Understanding MySQL Storage Engines: InnoDB vs. MyISAM and Beyond

Introduction

MySQL, an open-source relational database management system, powers countless applications and websites around the world. One of the key factors that contribute to its versatility is the availability of different storage engines, each designed to optimize performance for specific use cases. Two of the most popular and widely used storage engines in MySQL are InnoDB and MyISAM. In this article, we’ll delve into the features, use cases, and performance characteristics of these engines, as well as explore some other noteworthy alternatives.

InnoDB: The ACID-Compliant Workhorse

InnoDB, developed by Innobase Oy, is the default storage engine in MySQL since version 5.5. It is designed with a strong emphasis on transactional support, making it a suitable choice for applications that require ACID (Atomicity, Consistency, Isolation, Durability) compliance. Here are some key features of the InnoDB storage engine:

• Transactions: InnoDB supports transactions, allowing multiple operations to be grouped into a single, atomic unit. This ensures that data integrity is maintained even in the face of errors or crashes.

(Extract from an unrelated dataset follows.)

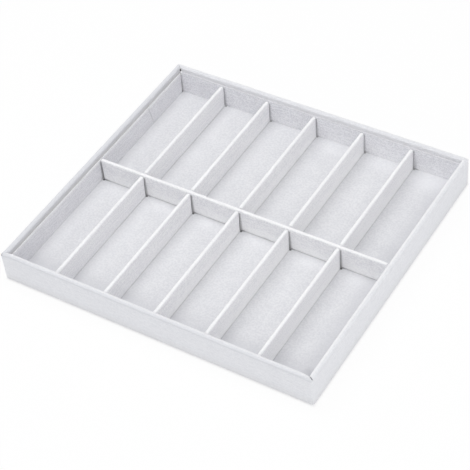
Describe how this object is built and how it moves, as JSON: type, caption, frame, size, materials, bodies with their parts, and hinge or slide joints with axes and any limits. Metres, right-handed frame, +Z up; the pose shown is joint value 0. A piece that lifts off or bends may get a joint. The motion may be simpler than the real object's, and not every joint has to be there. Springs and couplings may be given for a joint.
{
  "type": "glasses storage tray",
  "caption": "Shallow open tray wrapped in white leatherette and lined with pale velvet; velvet-covered dividers form long compartments for folded glasses.",
  "frame": {"origin": "under the middle of the tray, on the surface that it stands on", "axes": "+X along the columns of compartments, from left to right; +Y from the front row to the back row; +Z up"},
  "size_m": [0.38, 0.354, 0.0384],
  "materials": {
    "cover_leatherette": "fine grained white leatherette, satin",
    "liner_velvet": "short pile velvet",
    "divider_velvet": "short pile velvet, lighter along the crown",
    "floor_velvet": "flat suede-like velvet",
    "white_card": "uncoated card",
    "grey_board": "grey binder's board",
    "underside_paper": "matte lining paper"
  },
  "bodies": {
    "root": {"outer_cover": "cover_leatherette", "underside_paper": "underside_paper", "base_board": "grey_board", "wall_board_front": "grey_board", "wall_board_back": "grey_board", "wall_board_left": "grey_board", "wall_board_right": "grey_board", "floor_velvet": "floor_velvet", "long_divider_velvet": "divider_velvet", "liner_front_velvet": "liner_velvet", "liner_back_velvet": "liner_velvet", "liner_right_velvet": "liner_velvet", "liner_left_front_velvet": "liner_velvet", "liner_left_back_velvet": "liner_velvet", "front_divider_velvet_1": "divider_velvet", "front_divider_velvet_2": "divider_velvet", "front_divider_velvet_3": "divider_velvet", "front_divider_velvet_4": "divider_velvet", "front_divider_velvet_5": "divider_velvet", "back_divider_velvet_1": "divider_velvet", "back_divider_velvet_2": "divider_velvet", "back_divider_velvet_3": "divider_velvet", "back_divider_velvet_4": "divider_velvet", "back_divider_velvet_5": "divider_velvet", "long_divider_card": "white_card", "liner_front_card": "white_card", "liner_back_card": "white_card", "liner_right_card": "white_card", "liner_left_front_card": "white_card", "liner_left_back_card": "white_card", "front_divider_card_1": "white_card", "front_divider_card_2": "white_card", "front_divider_card_3": "white_card", "front_divider_card_4": "white_card", "front_divider_card_5": "white_card", "back_divider_card_1": "white_card", "back_divider_card_2": "white_card", "back_divider_card_3": "white_card", "back_divider_card_4": "white_card", "back_divider_card_5": "white_card"}
  },
  "joints": []
}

• Foreign Key Constraints: InnoDB supports foreign key constraints, making it a great choice for applications that need to establish relationships between tables.

• Row-level Locking: InnoDB uses a more granular row-level locking mechanism, which can lead to better concurrency in multi-user environments compared to the table-level locking used by MyISAM.

• Crash Recovery: InnoDB has better crash recovery capabilities due to its use of a transaction log, which can be especially important in critical systems.

• Support for High-Volume Write Workloads: InnoDB excels in scenarios with high write loads, making it a suitable option for applications that require frequent updates or inserts.

InnoDB is well-suited for applications such as e-commerce websites, content management systems, and any application where data consistency and integrity are crucial.

MyISAM: The Simpler Alternative

MyISAM was the default storage engine in MySQL prior to version 5.5, and it is known for its simplicity and speed. While it lacks some of the advanced features of InnoDB, it still has its place in specific use cases. Here are the key characteristics of the MyISAM storage engine:

• Table-level Locking: MyISAM uses table-level locking, which can limit concurrency in high-traffic, multi-user environments. This means that write operations on one table can block read and write operations on other tables.

• No Transactions or Foreign Key Constraints: MyISAM does not support transactions or foreign key constraints, which makes it less suitable for applications that require complex data relationships and data integrity guarantees.

• Full-Text Search: MyISAM has native support for full-text search indexes, making it a good choice for applications that require advanced text search capabilities.

• Read-Heavy Workloads: MyISAM can perform well in read-heavy workloads, such as data warehousing or logging systems, where the emphasis is on retrieving data quickly.

MyISAM is often used in scenarios where speed and simplicity are the primary considerations, and data integrity and complex transactions are not critical.

Beyond InnoDB and MyISAM

While InnoDB and MyISAM are the most well-known storage engines in MySQL, there are several other options worth exploring, each with its own strengths and use cases:

• MEMORY: This engine stores tables in memory, providing extremely fast read and write access. However, data is volatile and is lost when the MySQL server restarts.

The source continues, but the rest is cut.